Update: Just am selben wie Tag wie der Veröffentlichung dieses Blogartikels hat der Ständerat – es grenzt fast an Ironie- eine kleine Sensation beschlossen und scheint sich zumindest in einer Sache demokratiepolitisch vorwärts bewegen zu wollen. Mit 22 gegen 21 Stimmen beschloss die kleine Kammer die elektronische Stimmabgabe (Initiative des Glarner Ständerats This Jenny) und damit seinen Ruf als ominöse Dunkelkammer abzustreifen. Bald erhalten wir mehr also endlich mehr Transparenz darüber, was mit unserer politischen Stimme im „Stöckli“ genau passiert.
Den Artikel in der aktuellen WOZ gelesen, warum Paul Rechsteiner ebenfalls Nein gestimmt hat?

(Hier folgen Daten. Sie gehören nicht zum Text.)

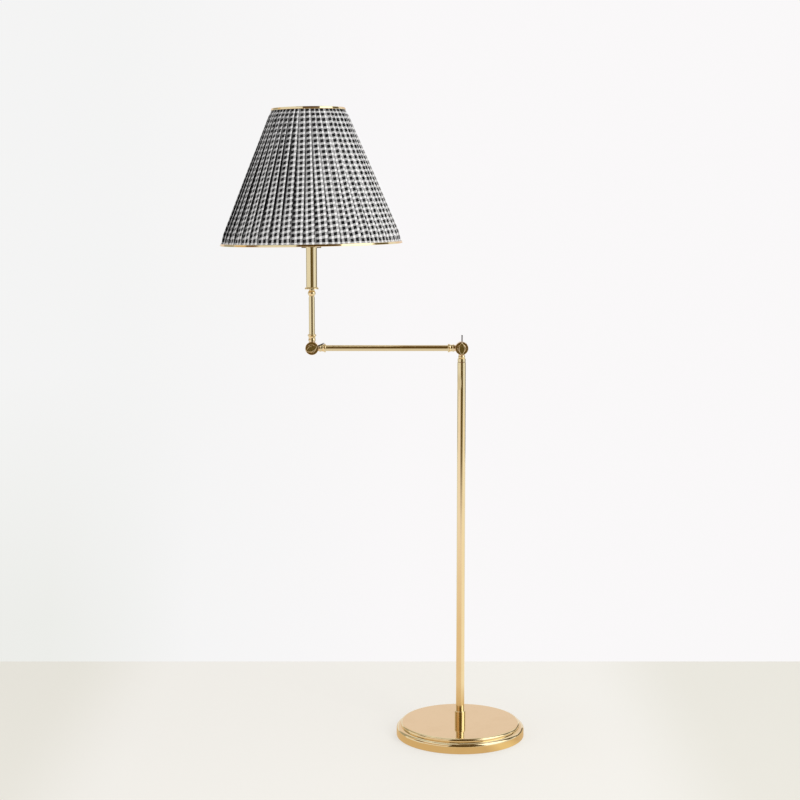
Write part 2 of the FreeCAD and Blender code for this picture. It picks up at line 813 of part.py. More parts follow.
def make_arm():
    place(make_collar("arm_collar_inner"), z=d.axis_height, axis=(0, 1, 0), angle=-90)
    outer_collar = make_collar("arm_collar_outer")
    place(outer_collar, x=head_x, z=d.axis_height, axis=(0, 1, 0), angle=90)
    length = d.arm_reach - spigot_end * 2
    arm = tube("arm_tube", d.tube_radius, tube_bore, spigot_end, length)
    place(arm, z=d.axis_height, axis=(0, 1, 0), angle=-90)
    lead = rod("arm_lead", d.lead_radius, length - d.free_gap * 2)
    lead_drop = tube_bore - d.lead_radius - d.free_gap
    place(
        lead,
        x=-spigot_end - d.free_gap,
        z=d.axis_height - lead_drop,
        axis=(0, 1, 0),
        angle=-90,
    )


def make_stem():
    place(make_collar("stem_collar"), x=head_x, z=d.axis_height)
    foot = d.axis_height + spigot_end
    tube("stem_tube", d.tube_radius, tube_bore, foot, stem_top - foot, x=head_x)
    plug_foot = stem_top - d.stem_plug_length
    tube("stem_plug", tube_bore - d.snug, bore_fit, plug_foot, d.stem_plug_length, x=head_x)
    lead = rod("stem_lead", d.lead_radius, plug_foot - foot - d.free_gap * 2)
    place(lead, x=head_x + tube_bore - d.lead_radius - d.free_gap, z=foot + d.free_gap)
    nipple_foot = plug_foot + d.free_gap
    nipple_top = saddle_top + d.cap_rise - d.snug
    tube(
        "candle_nipple",
        d.thread_radius,
        d.lead_way,
        nipple_foot,
        nipple_top - nipple_foot,
        x=head_x,
    )


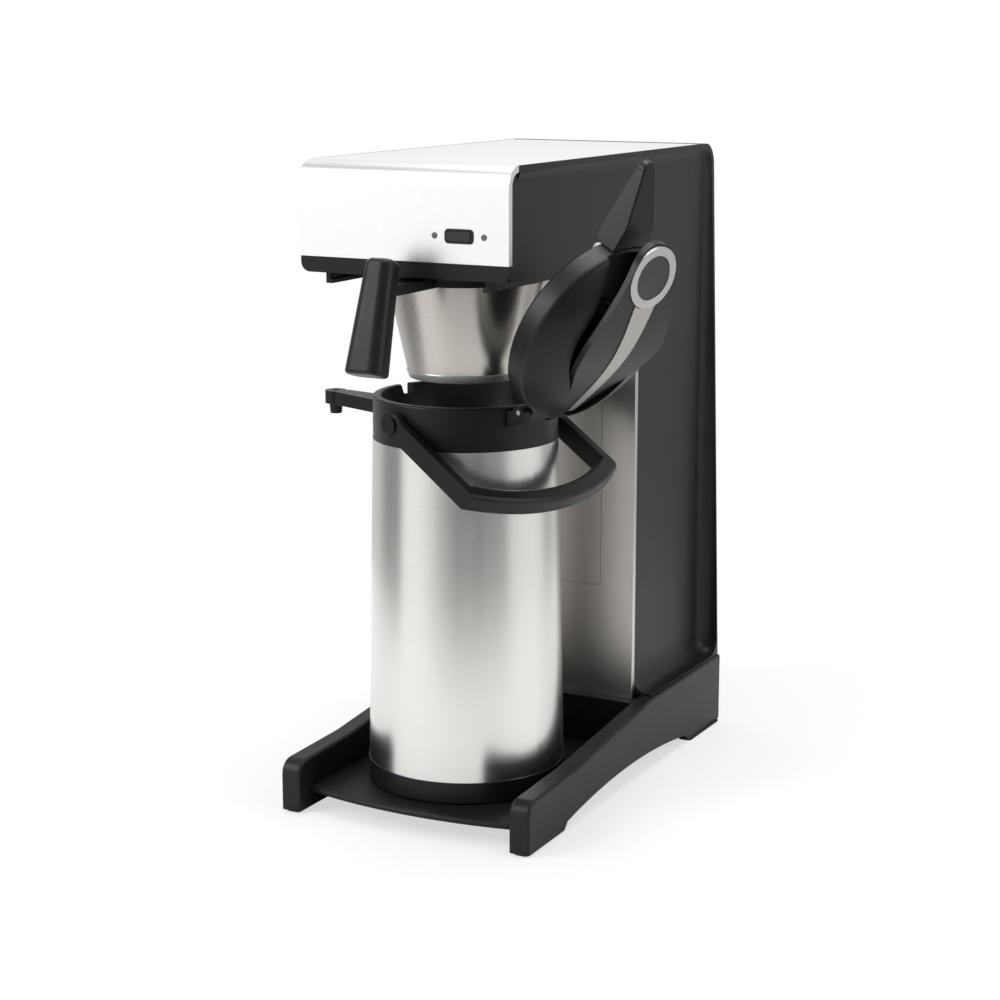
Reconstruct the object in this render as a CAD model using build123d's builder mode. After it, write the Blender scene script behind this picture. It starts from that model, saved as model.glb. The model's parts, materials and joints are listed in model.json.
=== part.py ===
from build123d import *
import os
from math import cos, radians, sin

os.makedirs("parts", exist_ok=True)

# Filter coffee brewer with a pump jug, in millimetres.
# The origin is on the floor under the middle of the base. The front is -Y and +Z is up.

# Overall sizes
base_width = 235.0
base_depth = 406.0
brewer_height = 546.0
body_width = 188.0
head_reach = 193.0
column_face_y = 43.0
sheet = 1.5
flange = 5.5
fit_gap = 0.2
slide_gap = 0.3

# Base
rail_width = 18.3
rail_nose_z = 45.0
rail_crown_y = -117.0
rail_crown_z = 48.0
rail_back_z = 65.0
rail_nose_radius = 13.0
rail_edge_radius = 2.5
rail_rear_inset = 4.5
pad_height = 2.0
pad_inset = 3.0
foot_lift = 8.0
foot_draft = 6.0
arch_front_y = -131.0
arch_back_y = 122.0
arch_top_z = 18.0
pan_bottom_z = 12.5
pan_thickness = 4.0
pan_front_y = -178.0
plinth_front_y = 32.0
plinth_top_z = 61.8
plinth_wall = 4.0
tray_thickness = 3.3
tray_corner_y = -184.0
tray_bow = 12.0
tray_bead_radius = 2.6

# Head and column
head_height = 88.5
band_height = 12.5
band_depth = 6.0
band_corner = 8.0
head_bend = 16.0
panel_thickness = 3.0
panel_lap = 0.8
rear_front_y = 172.0
rear_wall = 3.0
back_corner = 18.0
rim_top_proud = 2.4
rim_foot_proud = 16.8
rim_front_y = -176.0
rim_full_y = -90.0
rim_edge = 2.0
rim_ledge = 1.3
cove_radius = 14.0
access_width = 125.0
access_bottom_z = 163.0
access_top_drop = 57.5
access_lip = 3.5
access_thickness = 1.0
access_gap = 0.6
chassis_sheet = 2.0
chassis_inset = 2.0
chassis_rear_gap = 26.0

# Water side
tank_width = 140.0
tank_front_y = 62.0
tank_back_y = 150.0
tank_top_drop = 127.5
tank_wall = 2.0
heater_rod = 4.0
heater_height = 26.0
riser_radius = 5.0
riser_bore = 3.5
riser_y = 106.0
riser_drop = 31.0
riser_bend = 22.0
spray_radius = 40.0
spray_thickness = 5.0
spray_stem_radius = 9.0
spray_hole_count = 12
spray_hole_radius = 1.2
thermostat_radius = 9.0
thermostat_thickness = 8.0
fitting_radius = 9.0
fitting_inset = 49.0
gland_radius = 8.0
gland_inset = 49.0
gland_z = 92.0
screw_radius = 1.5
screw_head_radius = 3.2
screw_head_height = 1.5
screw_length = 9.0
screw_x = 60.0
screw_low_z = 140.0
screw_top_drop = 26.0

# Front controls
control_drop = 54.6
switch_x = 50.7
switch_width = 25.0
switch_height = 11.0
switch_corner = 4.0
switch_proud = 1.6
switch_travel = 1.5
bezel_border = 1.6
bezel_proud = 0.8
switch_depth = 20.0
lamp_spacing = 43.5
lamp_radius = 2.4
lamp_proud = 0.8
holder_radius = 4.5
holder_depth = 12.0
board_width = 150.0
board_height = 50.0
board_thickness = 1.6
board_y = -160.0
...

Das könnte dir ev. noch einen anderen Blickwinkel aufzeigen.
Ich bestreite nicht, dass auch linke Ständeräte und Gewerkschafter wie Paul Rechsteiner dagegen sind oder sein könnten. Ich kann mich an den besagten Artikel auch gut erinnern.
In unserer Verfassung sind keine besonderen sozialen Rechte einklagbar (ausser Not-und Sozialhilfe). Die Schweiz hat auch die Europäische Sozialcharta nie ratifiziert. Deswegen hat der St.Galler Ständerat auch kein Interesse daran,
die Verfassung über die Bundeserlasse zu stellen. Seiner Erfahrung nach haben gewerkschaftliche Forderungen allgemein einen schweren Stand vor Bundesgericht.
Die in der Verfassung geregelten „Minimalstandards“ reichen meiner Meinung nach vollends. Das Bundesgericht soll sich auf verbriefte Grundrechte und Freiheiten berufen können.